Once the film was completed, Lillard continued the punky DIY aesthetic of both the project and its characters, deciding on quite an iconoclastic distribution model. After winning acclaim and awards on the festival circuit, he toured the movie around the country with the Vans Warped tour. He also made the film available on tugg.com, a site that allows fans to screen the movie at a real theater in their own town, provided enough tickets are sold.

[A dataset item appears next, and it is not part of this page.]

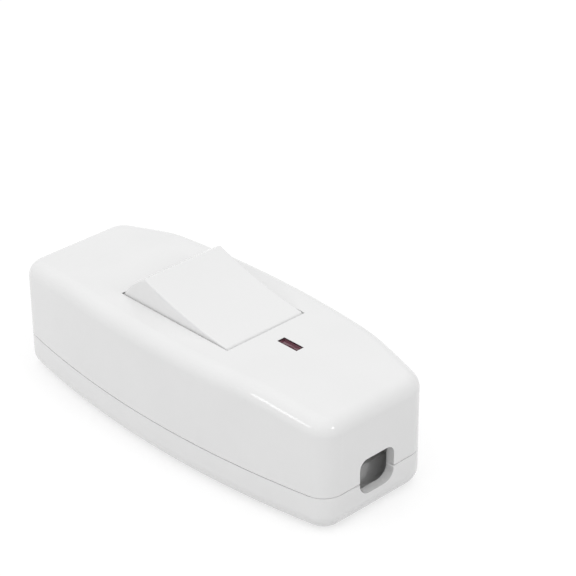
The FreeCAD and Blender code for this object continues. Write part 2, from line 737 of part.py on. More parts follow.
for pole, y_sign in POLES:
    pole_y = f"{y_sign} * pole_offset"
    blade = new_body(f"{pole}_blade_body")
    blade_side = new_sketch(blade, f"{pole}_blade_side", "XZ_Plane")
    half_depth = "(blade_thickness / (2 * cos(blade_rise)))"
    tip_x = "(blade_length * cos(blade_rise))"
    tip_z = "(blade_length * sin(blade_rise))"
    trace(blade_side, [
        (f"-{tip_x}", f"{tip_z} + {half_depth}"),
        ("0", half_depth),
        (tip_x, f"{tip_z} + {half_depth}"),
        (tip_x, f"{tip_z} - {half_depth}"),
        ("0", f"-{half_depth}"),
        (f"-{tip_x}", f"{tip_z} - {half_depth}"),
    ])
    extrude(blade, "Pad", blade_side, "blade_width", both=True)
    neck = new_sketch(blade, f"{pole}_neck", "XY_Plane")
    for sign in ("", "-"):
        trace(neck, [
            ("-neck_length", f"{sign}neck_width / 2"),
            ("neck_length", f"{sign}neck_width / 2"),
            ("neck_length", f"{sign}blade_width"),
            ("-neck_length", f"{sign}blade_width"),
        ])
    extrude(blade, "Pocket", neck, "2 * blade_length", both=True)
    axle = new_sketch(blade, f"{pole}_axle", "XZ_Plane")
    draw_circle(axle, "0", "0", "axle_radius")
    extrude(blade, "Pad", axle, "strip_width", both=True)
    place(blade, "pivot_x", pole_y, "blade_pivot_z", "-blade_tilt")
    contact_x = f"pivot_x + contact_reach * cos{ARM_ANGLE}"
    contact_z = f"blade_pivot_z + contact_reach * sin{ARM_ANGLE}"
    rivet_hole = doc.addObject("Part::Cylinder", f"{pole}_blade_hole")
    hole_half = "(blade_thickness / 2 + hole_spare)"
    bind(rivet_hole, Radius="contact_shank", Height=f"2 * {hole_half}")
    place(rivet_hole, f"{contact_x} + {hole_half} * sin{ARM_ANGLE}", pole_y,
          f"{contact_z} - {hole_half} * cos{ARM_ANGLE}", f"-{ARM_ANGLE}")
    sub_part(f"{pole}_contact_blade", cut(f"{pole}_blade", blade, [rivet_hole]))
    rivet = revolve(f"{pole}_rivet", [
        ("0", "-blade_thickness / 2 - contact_height"),
        ("contact_radius", "-blade_thickness / 2 - contact_height"),
        ("contact_radius", "-blade_thickness / 2"),
        ("contact_shank", "-blade_thickness / 2"),
        ("contact_shank", "blade_thickness / 2"),
        ("contact_tail", "blade_thickness / 2"),
        ("contact_tail", "blade_thickness / 2 + tail_height"),
        ("0", "blade_thickness / 2 + tail_height"),
    ])
    place(rivet, contact_x, pole_y, contact_z, f"-{ARM_ANGLE}")
    sub_part(f"{pole}_moving_contact", rivet)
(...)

Lillard plans to continue both sides of his career, but he admits that “if somebody had a gun to my head, ‘You wanna act or direct?’ I would direct. I get a lot more joy and satisfaction out of telling a story and also having other people be amazing. Acting’s completely myopic, but to me, the idea of being in front of people, the idea of being in class, the fellowship and sharing energy with people on stage—that is what gives me happiness. I don’t know how else to explain it other than that satisfies a part of my soul like nothing else does. “
And he’s adamant that the work will continue, regardless of how people see him. “I’m going to continue no matter where I am on the Hollywood star meter. I don’t really give a shit. I mean, yes, it’d be great to be Top 10 in terms of like, box office guys, but the truth is that—if that kind of success defined my journey, my journey would have ended 10 years ago. You know, the thing is, if you’re working in this industry to find success, financially or to find fame, there’s such an emptiness at the end of that that you don’t ever really get to have a chance to get to a lifetime of work, and my goal is really to be an artist for a lifetime.”
“An artist for a lifetime” is about as far away as “the guy who plays Shaggy” as you can get.